Why has the cost of some drugs skyrocketed? That's the question the Joint Economic Committee explored at a hearing yesterday in which some specialty pharma companies were skewered for raising prices dramatically after buying meds from larger drugmakers.
Among those cited were Ovation Pharmaceuticals, whose ceo, Jeff Aronin, is a PhRMA board member. In her opening remarks, US Senator Amy Klobuchar, a Democrat from Minnesota, indicated she asked the Federal Trade Commission to investigate Ovation for allegedly exploiting a lack of competition to one of its products. Another company cited was Questcor Pharmaceuticals.
"When we have pharmaceutical companies like Ovation or Questcor increasing prices to astronomical levels because of the lack of competition in the market, their actions are able to exploit an extremely vulnerable and captive market," she said. "These staggeringly high prices, in turn, threaten the financial stability of middle class families relying on these drugs."
Alan Goldbloom, ceo of Minnesota Children's Hospital, testified that Ovation's Indocin is an example. The drug is used to treat patent ductus arteriosus, or PDA, a condition that can interfere with breathing in newborn and premature babies. Until January 2006, the drug cost about $108 per unit. A few months earlier, though, Ovation bought the med from Merck, gaining exclusive rights, and the price jumped to $1,500 – a 1,278 percent increase.

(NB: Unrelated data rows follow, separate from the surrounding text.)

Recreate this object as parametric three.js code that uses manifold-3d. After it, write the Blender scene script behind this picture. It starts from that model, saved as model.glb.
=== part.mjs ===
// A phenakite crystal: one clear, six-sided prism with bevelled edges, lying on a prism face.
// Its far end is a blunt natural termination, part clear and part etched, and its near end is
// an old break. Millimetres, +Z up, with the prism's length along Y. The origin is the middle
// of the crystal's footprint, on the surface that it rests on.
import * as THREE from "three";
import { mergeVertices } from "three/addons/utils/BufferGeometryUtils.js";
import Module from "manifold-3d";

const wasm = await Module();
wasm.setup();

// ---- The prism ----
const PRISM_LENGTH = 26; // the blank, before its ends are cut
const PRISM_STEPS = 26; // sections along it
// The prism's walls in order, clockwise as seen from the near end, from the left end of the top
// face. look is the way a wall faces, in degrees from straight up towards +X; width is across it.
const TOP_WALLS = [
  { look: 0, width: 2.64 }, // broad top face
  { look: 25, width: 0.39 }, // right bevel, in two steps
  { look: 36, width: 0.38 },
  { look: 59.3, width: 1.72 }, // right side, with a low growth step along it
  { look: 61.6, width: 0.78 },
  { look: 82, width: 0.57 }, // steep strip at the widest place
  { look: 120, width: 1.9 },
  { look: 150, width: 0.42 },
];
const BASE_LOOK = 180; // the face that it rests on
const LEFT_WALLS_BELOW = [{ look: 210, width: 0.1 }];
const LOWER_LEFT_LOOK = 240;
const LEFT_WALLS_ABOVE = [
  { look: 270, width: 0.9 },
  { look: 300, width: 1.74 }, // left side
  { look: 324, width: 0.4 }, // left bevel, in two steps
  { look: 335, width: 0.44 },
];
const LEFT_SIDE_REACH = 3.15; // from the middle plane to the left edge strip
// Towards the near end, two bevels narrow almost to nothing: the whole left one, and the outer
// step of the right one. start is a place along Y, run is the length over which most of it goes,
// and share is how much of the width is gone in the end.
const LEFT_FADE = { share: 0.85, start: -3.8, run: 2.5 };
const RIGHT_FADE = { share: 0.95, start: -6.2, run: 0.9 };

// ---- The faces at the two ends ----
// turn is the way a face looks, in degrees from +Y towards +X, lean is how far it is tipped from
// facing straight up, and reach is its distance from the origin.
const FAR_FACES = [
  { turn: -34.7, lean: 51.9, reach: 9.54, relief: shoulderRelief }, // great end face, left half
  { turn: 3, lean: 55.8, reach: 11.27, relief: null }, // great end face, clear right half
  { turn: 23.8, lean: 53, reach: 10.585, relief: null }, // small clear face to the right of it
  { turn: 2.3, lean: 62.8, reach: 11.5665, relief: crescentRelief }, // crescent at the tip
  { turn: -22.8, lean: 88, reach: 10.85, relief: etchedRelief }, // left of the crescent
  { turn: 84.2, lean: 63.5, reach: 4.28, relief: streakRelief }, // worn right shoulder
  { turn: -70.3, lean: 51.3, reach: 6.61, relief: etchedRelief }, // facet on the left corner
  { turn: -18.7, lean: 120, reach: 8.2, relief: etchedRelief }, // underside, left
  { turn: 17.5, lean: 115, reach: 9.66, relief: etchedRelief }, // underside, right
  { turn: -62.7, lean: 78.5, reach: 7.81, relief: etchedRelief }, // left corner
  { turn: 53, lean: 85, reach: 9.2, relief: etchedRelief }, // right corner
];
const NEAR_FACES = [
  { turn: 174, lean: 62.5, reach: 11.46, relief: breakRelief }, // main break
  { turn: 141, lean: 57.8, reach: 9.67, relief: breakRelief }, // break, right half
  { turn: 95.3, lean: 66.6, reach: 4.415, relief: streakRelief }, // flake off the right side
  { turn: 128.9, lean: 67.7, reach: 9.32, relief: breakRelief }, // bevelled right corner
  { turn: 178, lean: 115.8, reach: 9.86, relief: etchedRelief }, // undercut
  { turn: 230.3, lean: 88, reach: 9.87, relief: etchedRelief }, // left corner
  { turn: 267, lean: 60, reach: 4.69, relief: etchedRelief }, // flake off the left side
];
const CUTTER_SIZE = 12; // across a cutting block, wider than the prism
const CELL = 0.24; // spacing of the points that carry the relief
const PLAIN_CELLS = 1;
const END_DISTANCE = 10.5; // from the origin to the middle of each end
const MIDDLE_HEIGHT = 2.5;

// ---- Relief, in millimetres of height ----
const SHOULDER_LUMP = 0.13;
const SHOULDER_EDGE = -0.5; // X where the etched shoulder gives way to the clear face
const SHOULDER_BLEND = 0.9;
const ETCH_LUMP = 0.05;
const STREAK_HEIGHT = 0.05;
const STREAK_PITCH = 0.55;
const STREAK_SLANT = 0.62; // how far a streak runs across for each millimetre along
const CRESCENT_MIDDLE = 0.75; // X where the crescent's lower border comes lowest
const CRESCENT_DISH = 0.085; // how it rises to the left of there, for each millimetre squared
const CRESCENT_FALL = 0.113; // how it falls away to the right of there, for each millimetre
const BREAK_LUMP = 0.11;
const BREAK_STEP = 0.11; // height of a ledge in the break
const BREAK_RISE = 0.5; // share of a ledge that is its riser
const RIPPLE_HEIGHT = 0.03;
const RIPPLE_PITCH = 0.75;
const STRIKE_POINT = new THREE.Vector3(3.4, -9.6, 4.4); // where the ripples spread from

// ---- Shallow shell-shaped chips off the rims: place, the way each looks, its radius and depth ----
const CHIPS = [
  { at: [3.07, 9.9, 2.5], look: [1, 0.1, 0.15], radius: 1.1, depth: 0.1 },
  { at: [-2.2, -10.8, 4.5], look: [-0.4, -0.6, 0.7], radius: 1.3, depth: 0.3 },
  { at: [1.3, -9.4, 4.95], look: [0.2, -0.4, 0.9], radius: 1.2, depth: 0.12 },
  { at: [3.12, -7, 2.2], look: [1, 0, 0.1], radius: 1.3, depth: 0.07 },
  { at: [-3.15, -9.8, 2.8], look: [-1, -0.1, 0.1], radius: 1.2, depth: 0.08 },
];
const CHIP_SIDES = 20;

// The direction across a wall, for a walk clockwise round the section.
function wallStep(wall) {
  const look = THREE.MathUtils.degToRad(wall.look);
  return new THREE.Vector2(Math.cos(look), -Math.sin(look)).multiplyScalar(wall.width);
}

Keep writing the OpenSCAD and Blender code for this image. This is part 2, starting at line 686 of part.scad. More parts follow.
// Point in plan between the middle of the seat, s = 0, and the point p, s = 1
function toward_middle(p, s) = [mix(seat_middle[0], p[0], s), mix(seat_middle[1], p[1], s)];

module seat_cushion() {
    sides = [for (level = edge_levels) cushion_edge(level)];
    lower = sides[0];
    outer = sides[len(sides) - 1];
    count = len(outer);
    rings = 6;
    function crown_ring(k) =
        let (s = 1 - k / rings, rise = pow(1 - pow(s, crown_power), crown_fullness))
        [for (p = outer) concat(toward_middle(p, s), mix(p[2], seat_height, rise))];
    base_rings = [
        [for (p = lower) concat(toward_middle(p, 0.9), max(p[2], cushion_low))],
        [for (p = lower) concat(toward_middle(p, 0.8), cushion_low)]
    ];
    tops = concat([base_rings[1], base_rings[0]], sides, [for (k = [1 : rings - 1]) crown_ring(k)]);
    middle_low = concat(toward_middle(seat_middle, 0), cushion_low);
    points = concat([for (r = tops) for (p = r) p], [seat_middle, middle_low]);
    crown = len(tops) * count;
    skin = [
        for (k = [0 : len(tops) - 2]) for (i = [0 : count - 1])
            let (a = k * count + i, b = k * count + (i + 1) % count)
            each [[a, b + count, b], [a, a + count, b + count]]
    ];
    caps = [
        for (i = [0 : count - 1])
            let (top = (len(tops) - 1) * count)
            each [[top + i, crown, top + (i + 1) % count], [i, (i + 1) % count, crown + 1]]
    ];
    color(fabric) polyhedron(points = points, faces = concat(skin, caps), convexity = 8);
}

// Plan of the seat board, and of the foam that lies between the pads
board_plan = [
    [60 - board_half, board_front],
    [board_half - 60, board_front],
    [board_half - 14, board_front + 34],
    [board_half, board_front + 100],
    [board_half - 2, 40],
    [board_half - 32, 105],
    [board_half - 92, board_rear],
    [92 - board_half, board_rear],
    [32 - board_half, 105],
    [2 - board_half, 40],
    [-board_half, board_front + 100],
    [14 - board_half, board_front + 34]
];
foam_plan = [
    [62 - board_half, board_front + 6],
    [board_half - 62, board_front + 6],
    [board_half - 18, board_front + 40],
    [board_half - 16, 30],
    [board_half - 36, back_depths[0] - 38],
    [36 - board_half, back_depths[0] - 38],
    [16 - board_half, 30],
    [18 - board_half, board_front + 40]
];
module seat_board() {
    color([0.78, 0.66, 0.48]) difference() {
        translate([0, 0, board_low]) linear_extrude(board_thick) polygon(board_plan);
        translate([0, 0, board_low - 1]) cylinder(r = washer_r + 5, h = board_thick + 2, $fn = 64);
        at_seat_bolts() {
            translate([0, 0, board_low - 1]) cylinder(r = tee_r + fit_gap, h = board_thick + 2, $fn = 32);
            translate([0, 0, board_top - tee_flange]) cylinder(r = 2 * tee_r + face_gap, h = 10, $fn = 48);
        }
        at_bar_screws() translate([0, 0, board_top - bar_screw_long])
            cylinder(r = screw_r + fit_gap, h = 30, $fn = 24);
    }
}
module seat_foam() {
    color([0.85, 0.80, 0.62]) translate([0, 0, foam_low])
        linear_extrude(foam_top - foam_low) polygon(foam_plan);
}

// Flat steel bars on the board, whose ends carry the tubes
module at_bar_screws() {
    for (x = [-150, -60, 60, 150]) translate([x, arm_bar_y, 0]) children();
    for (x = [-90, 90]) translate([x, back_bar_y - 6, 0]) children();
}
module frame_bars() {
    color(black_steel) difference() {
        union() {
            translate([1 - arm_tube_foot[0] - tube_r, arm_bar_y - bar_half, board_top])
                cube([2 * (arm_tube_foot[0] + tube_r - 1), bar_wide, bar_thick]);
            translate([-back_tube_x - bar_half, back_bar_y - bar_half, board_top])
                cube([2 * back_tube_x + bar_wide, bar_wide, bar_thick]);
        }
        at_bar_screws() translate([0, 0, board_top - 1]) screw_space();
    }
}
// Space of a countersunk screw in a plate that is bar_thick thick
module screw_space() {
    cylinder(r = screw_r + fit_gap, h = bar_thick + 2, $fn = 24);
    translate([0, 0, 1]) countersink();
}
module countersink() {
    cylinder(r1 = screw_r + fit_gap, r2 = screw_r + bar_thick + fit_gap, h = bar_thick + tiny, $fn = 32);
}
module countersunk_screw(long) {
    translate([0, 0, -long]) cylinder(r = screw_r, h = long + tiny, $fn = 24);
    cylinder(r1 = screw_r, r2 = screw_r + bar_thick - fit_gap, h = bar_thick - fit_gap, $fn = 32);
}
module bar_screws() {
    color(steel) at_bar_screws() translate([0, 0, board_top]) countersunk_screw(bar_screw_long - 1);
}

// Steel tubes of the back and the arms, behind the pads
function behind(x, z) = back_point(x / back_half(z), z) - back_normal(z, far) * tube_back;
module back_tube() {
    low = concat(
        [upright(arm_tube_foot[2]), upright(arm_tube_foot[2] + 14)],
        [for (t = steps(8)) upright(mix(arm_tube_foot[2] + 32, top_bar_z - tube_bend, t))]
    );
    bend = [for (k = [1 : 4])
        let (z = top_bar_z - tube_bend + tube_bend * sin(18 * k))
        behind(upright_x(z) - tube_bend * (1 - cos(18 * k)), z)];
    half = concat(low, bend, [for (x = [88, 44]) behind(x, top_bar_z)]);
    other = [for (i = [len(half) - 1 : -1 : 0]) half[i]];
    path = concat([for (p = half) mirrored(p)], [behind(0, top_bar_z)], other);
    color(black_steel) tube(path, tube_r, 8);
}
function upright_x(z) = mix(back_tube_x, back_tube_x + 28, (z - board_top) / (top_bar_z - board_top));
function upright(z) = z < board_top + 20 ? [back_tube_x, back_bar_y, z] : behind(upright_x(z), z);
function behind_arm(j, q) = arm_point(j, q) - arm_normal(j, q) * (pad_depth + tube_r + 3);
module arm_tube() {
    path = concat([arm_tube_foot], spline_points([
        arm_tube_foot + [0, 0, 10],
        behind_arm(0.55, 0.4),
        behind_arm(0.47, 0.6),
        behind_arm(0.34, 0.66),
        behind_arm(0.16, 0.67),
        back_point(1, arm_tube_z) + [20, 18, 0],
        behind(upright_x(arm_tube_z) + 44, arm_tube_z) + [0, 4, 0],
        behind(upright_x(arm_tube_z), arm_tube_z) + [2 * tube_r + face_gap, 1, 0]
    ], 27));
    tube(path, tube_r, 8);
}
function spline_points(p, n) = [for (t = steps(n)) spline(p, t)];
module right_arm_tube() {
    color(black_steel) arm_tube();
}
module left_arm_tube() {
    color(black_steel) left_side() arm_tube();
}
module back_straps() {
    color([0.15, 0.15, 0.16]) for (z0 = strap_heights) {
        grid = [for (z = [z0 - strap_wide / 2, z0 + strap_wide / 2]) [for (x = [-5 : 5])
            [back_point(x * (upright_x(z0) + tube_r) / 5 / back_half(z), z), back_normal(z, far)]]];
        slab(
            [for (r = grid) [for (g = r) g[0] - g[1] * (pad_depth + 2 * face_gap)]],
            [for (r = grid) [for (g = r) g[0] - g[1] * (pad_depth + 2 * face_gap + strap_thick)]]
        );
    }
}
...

"Indocin is not the only drug Ovation has marked up in such a dramatic fashion," he continued. "Three other drugs that were purchased from Merck – Cosmegen, Diuril Sodium, and Mustargen have seen price increases of 3,437 percent, 864 percent, and 979 percent, respectively. Cosmegen is an agent used to treat a variety of pediatric cancers, Diuril Sodium is a diuretic used to reduce fluid overload in infants and neonates, and mustargen is used to treat brain tumors and certain lymphomas."